* **Stated problem**: Copy out every line of the records where the string "joints" occurs.

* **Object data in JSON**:
___

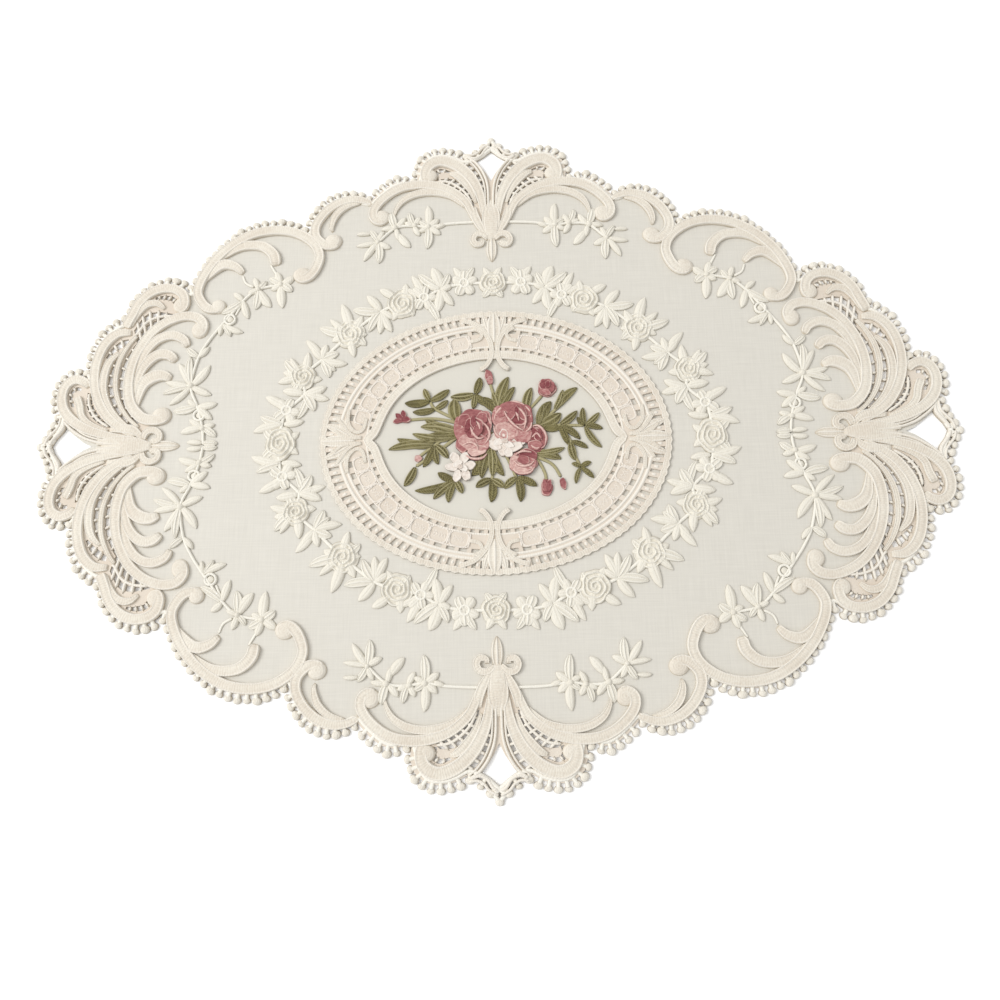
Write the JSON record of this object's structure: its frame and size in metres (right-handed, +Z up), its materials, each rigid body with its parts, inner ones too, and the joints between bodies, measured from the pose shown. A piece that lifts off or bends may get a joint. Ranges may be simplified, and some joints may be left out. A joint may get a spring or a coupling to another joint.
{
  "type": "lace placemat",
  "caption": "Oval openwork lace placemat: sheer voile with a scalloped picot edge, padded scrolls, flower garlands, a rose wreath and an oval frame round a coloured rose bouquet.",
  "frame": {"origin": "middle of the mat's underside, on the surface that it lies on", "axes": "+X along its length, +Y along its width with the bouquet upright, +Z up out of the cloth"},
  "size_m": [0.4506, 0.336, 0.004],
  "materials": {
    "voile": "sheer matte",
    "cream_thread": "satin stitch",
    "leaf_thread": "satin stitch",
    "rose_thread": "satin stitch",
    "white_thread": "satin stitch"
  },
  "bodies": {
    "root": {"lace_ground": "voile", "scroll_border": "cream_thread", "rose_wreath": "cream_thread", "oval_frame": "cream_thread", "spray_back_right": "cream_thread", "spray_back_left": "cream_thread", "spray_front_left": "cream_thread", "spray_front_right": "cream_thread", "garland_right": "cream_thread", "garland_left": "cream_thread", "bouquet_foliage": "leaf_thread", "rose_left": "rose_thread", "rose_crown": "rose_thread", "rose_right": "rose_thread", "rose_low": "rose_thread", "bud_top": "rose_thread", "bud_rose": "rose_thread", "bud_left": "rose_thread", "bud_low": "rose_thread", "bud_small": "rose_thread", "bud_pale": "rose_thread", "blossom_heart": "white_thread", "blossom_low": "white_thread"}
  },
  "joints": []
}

___

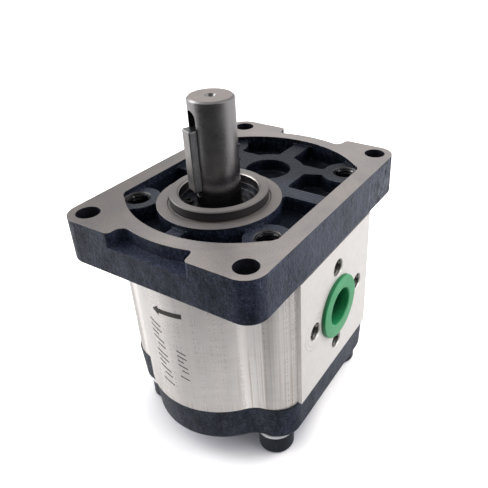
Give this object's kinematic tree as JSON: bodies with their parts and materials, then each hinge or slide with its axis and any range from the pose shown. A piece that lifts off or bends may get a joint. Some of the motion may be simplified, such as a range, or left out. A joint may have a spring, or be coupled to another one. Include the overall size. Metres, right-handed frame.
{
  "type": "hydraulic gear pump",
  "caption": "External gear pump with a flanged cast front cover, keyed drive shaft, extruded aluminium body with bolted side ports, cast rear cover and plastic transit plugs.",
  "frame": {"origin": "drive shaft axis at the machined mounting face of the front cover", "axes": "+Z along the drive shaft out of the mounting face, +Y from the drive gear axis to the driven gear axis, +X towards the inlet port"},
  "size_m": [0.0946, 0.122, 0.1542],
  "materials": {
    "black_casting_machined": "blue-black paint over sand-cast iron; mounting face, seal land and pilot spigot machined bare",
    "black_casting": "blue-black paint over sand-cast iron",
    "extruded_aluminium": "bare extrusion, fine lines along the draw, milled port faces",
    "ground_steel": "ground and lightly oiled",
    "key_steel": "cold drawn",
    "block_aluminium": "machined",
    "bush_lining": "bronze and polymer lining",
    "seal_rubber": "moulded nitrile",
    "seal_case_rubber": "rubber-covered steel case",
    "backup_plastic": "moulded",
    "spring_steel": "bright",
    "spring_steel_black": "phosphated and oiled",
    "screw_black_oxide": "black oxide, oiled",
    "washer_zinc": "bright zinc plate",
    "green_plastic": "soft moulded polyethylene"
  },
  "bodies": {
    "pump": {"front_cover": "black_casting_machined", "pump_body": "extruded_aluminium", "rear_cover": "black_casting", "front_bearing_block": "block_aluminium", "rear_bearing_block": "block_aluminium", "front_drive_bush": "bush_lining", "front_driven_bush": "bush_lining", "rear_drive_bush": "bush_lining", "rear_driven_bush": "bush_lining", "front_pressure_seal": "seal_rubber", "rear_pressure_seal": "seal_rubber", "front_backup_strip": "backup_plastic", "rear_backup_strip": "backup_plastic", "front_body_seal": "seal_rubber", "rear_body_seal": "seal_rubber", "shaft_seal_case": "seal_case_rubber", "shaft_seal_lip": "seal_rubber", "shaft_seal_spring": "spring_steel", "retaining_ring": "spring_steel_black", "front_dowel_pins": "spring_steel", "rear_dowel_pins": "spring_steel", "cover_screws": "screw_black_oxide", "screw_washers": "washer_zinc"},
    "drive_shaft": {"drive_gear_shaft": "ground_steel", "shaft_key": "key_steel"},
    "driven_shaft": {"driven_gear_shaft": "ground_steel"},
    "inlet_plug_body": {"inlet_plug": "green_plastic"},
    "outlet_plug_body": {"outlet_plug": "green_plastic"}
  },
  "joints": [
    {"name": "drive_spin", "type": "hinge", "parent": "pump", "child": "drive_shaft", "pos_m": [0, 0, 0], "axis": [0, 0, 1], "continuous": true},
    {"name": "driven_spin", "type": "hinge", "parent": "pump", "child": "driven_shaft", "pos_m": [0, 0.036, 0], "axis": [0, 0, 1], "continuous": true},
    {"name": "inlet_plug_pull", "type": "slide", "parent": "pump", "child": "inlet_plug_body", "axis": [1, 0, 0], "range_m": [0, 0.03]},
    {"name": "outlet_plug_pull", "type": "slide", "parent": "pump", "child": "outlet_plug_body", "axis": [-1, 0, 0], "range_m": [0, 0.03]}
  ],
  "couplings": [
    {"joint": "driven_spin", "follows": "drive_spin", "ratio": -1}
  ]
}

___

* **Result**:
Write the JSON record of this object's structure: its frame and size in metres (right-handed, +Z up), its materials, each rigid body with its parts, inner ones too, and the joints between bodies, measured from the pose shown. A piece that lifts off or bends may get a joint. Ranges may be simplified, and some joints may be left out. A joint may get a spring or a coupling to another joint.
  "joints": []
  "joints": [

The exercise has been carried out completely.